## Exercise
Using the material below, print the line that contains "add('side_grip', sideGrip(), 'rubber');", the line that contains "bpy.context.scene.collection.objects.link(empty)", and every line in between, exactly and nothing else.

## Dataset extract
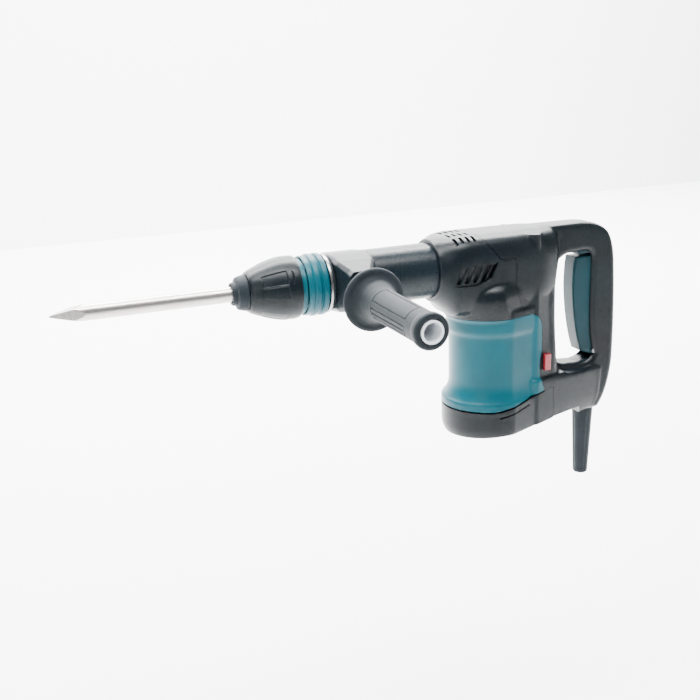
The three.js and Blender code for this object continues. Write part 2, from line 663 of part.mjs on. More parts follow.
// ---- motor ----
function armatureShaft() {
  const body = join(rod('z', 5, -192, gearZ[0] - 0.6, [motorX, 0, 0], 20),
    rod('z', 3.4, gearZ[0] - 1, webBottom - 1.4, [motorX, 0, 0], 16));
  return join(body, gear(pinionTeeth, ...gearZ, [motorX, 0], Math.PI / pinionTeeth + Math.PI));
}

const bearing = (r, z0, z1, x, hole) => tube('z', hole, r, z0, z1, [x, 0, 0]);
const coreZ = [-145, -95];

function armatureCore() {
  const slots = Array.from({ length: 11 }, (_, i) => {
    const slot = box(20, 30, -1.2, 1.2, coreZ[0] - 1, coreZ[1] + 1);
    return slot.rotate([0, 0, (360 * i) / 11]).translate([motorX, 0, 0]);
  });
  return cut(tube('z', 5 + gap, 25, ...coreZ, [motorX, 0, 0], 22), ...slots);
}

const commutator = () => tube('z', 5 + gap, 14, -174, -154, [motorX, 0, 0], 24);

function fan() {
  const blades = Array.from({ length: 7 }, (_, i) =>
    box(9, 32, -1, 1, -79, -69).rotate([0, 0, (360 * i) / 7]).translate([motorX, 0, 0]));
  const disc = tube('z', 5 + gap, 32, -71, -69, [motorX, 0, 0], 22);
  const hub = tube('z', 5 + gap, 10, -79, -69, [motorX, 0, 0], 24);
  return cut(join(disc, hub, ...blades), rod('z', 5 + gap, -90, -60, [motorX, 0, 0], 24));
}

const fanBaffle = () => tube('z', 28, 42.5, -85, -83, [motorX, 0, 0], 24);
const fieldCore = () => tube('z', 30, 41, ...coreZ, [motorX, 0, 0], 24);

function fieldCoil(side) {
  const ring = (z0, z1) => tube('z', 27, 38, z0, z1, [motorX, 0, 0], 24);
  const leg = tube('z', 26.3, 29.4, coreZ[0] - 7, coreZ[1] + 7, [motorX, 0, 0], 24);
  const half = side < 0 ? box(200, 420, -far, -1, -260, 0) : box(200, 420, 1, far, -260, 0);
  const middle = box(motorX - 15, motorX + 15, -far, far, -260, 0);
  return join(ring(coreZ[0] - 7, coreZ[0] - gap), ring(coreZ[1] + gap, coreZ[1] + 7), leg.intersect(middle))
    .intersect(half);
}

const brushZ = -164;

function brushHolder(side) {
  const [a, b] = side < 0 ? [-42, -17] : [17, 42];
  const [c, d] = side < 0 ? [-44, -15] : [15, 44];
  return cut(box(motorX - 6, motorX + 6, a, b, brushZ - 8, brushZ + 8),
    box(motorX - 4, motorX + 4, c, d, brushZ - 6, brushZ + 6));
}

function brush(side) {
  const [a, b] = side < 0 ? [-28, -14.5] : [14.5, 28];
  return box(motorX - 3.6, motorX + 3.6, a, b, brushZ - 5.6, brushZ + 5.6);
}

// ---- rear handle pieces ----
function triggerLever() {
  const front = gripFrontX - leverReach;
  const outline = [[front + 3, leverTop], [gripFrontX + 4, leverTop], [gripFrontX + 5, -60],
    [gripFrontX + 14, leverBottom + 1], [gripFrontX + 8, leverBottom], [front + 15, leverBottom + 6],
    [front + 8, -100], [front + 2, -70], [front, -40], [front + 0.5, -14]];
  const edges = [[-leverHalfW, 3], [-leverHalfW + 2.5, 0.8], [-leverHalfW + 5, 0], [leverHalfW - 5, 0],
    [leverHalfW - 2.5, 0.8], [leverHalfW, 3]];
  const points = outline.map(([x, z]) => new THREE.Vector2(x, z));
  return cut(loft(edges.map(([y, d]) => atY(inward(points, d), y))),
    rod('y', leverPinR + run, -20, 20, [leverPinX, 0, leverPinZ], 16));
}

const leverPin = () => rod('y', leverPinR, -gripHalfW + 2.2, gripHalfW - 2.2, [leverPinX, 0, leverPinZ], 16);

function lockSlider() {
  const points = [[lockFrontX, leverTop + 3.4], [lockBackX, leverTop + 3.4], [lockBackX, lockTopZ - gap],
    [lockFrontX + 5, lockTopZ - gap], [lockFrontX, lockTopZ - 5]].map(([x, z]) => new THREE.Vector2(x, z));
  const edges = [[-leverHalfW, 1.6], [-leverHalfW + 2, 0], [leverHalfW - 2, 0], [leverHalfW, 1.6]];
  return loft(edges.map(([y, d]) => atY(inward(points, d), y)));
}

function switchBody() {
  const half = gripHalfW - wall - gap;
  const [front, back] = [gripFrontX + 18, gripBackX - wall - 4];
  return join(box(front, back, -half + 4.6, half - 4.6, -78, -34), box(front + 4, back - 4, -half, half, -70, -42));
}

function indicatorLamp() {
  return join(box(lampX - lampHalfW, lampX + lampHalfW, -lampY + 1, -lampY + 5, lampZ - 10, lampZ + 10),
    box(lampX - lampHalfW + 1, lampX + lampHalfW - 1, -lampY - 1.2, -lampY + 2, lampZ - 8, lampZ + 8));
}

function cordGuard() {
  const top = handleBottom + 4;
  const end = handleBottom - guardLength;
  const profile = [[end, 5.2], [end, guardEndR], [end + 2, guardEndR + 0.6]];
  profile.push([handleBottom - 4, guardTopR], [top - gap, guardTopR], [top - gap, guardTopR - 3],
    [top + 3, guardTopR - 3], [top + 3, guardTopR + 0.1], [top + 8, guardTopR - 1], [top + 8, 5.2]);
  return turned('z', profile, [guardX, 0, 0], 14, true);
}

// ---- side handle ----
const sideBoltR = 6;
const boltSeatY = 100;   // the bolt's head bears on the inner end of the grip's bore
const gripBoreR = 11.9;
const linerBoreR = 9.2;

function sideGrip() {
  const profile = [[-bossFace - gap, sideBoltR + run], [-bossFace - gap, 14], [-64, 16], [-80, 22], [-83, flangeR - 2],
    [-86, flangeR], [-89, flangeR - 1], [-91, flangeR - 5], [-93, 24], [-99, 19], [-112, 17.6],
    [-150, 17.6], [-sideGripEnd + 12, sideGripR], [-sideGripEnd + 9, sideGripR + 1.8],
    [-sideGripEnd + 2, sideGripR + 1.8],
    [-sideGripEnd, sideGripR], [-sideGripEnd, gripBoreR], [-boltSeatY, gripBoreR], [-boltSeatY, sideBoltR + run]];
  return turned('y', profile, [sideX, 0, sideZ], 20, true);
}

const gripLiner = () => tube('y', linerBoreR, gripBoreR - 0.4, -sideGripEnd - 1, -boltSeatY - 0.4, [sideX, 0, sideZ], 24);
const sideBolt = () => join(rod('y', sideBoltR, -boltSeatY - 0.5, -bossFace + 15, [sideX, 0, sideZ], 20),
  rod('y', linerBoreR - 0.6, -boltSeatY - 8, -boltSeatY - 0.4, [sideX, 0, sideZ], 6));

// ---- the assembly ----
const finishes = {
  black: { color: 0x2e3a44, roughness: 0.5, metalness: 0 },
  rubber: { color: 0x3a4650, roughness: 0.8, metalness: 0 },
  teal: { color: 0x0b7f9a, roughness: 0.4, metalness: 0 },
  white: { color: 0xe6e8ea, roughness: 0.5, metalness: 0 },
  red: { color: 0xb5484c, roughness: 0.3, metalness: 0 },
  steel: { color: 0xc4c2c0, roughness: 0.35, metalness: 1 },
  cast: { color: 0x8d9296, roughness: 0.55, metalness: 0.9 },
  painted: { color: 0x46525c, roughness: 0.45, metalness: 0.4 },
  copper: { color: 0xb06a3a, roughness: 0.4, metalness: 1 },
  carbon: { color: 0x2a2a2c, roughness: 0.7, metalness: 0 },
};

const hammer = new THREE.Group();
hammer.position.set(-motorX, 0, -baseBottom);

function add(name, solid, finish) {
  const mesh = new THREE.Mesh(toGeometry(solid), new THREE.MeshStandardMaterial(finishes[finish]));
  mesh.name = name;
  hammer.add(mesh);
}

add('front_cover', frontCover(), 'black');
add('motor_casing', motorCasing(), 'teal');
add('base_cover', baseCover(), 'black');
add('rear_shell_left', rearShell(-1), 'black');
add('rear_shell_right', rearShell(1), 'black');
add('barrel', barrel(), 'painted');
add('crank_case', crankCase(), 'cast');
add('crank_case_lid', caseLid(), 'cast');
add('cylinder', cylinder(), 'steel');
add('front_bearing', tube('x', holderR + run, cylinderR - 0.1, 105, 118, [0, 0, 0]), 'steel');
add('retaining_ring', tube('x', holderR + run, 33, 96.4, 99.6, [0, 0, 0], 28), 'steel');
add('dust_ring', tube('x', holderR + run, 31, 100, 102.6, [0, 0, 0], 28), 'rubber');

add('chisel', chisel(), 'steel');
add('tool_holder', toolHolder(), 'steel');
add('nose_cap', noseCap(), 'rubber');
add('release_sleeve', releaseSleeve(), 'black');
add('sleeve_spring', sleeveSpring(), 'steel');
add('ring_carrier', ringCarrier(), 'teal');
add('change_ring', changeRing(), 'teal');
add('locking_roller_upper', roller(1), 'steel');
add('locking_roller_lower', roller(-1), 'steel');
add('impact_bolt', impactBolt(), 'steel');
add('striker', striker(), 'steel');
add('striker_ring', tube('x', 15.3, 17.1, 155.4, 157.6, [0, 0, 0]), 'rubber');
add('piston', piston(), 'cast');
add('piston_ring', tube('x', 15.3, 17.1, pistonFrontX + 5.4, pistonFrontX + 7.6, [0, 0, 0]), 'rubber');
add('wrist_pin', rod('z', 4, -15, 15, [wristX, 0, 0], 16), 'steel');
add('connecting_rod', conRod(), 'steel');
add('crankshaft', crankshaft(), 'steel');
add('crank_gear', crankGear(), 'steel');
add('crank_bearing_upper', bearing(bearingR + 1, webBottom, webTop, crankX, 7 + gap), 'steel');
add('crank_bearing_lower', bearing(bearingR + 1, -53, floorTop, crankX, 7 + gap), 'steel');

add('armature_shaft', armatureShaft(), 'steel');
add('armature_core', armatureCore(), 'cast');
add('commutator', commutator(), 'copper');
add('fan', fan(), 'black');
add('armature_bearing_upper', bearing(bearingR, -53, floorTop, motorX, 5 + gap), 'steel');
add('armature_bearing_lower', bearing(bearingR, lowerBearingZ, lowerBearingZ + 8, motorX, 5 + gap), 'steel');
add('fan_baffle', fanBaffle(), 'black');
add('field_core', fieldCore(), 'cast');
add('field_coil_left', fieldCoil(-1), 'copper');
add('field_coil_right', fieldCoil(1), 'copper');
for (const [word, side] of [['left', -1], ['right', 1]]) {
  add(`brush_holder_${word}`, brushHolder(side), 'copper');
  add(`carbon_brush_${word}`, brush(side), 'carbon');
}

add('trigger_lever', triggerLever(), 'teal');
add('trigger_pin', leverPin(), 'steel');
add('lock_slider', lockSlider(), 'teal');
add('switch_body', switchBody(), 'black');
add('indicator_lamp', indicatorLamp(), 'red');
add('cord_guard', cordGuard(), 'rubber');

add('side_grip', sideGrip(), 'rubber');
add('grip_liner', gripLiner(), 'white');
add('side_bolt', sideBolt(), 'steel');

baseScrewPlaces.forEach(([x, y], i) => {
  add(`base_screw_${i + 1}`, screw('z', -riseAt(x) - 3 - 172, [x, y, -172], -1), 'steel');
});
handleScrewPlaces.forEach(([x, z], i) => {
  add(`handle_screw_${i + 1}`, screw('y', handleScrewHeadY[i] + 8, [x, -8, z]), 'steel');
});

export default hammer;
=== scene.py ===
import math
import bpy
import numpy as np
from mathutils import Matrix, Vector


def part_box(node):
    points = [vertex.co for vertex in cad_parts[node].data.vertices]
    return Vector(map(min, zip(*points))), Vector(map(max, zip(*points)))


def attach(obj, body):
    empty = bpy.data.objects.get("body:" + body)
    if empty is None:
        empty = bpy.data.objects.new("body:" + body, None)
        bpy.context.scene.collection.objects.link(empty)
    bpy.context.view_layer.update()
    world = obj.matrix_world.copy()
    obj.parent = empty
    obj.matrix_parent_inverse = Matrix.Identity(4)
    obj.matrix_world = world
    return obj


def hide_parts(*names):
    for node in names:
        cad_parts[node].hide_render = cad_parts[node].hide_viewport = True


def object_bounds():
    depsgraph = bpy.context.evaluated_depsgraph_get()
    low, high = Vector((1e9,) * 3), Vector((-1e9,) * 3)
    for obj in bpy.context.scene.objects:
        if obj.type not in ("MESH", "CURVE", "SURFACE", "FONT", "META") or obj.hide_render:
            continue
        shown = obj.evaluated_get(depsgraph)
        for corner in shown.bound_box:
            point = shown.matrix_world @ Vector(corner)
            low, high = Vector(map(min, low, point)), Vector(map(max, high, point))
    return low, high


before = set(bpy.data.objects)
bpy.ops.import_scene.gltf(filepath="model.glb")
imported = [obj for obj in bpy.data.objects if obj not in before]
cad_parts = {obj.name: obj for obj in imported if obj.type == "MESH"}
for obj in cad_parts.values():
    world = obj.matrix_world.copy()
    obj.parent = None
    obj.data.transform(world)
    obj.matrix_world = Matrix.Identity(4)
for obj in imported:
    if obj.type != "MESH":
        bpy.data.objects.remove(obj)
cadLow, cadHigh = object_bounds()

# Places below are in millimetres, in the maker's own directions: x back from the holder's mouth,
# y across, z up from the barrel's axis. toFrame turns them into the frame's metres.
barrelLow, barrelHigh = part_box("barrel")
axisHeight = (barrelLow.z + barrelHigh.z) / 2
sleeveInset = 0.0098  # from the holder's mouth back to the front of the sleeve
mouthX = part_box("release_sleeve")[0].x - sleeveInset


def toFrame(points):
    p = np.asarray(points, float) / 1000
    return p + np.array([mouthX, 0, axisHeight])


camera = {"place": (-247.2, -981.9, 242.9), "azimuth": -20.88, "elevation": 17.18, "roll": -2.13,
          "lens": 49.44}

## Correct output
add('side_grip', sideGrip(), 'rubber');
add('grip_liner', gripLiner(), 'white');
add('side_bolt', sideBolt(), 'steel');

baseScrewPlaces.forEach(([x, y], i) => {
  add(`base_screw_${i + 1}`, screw('z', -riseAt(x) - 3 - 172, [x, y, -172], -1), 'steel');
});
handleScrewPlaces.forEach(([x, z], i) => {
  add(`handle_screw_${i + 1}`, screw('y', handleScrewHeadY[i] + 8, [x, -8, z]), 'steel');
});

export default hammer;
=== scene.py ===
import math
import bpy
import numpy as np
from mathutils import Matrix, Vector


def part_box(node):
    points = [vertex.co for vertex in cad_parts[node].data.vertices]
    return Vector(map(min, zip(*points))), Vector(map(max, zip(*points)))


def attach(obj, body):
    empty = bpy.data.objects.get("body:" + body)
    if empty is None:
        empty = bpy.data.objects.new("body:" + body, None)
        bpy.context.scene.collection.objects.link(empty)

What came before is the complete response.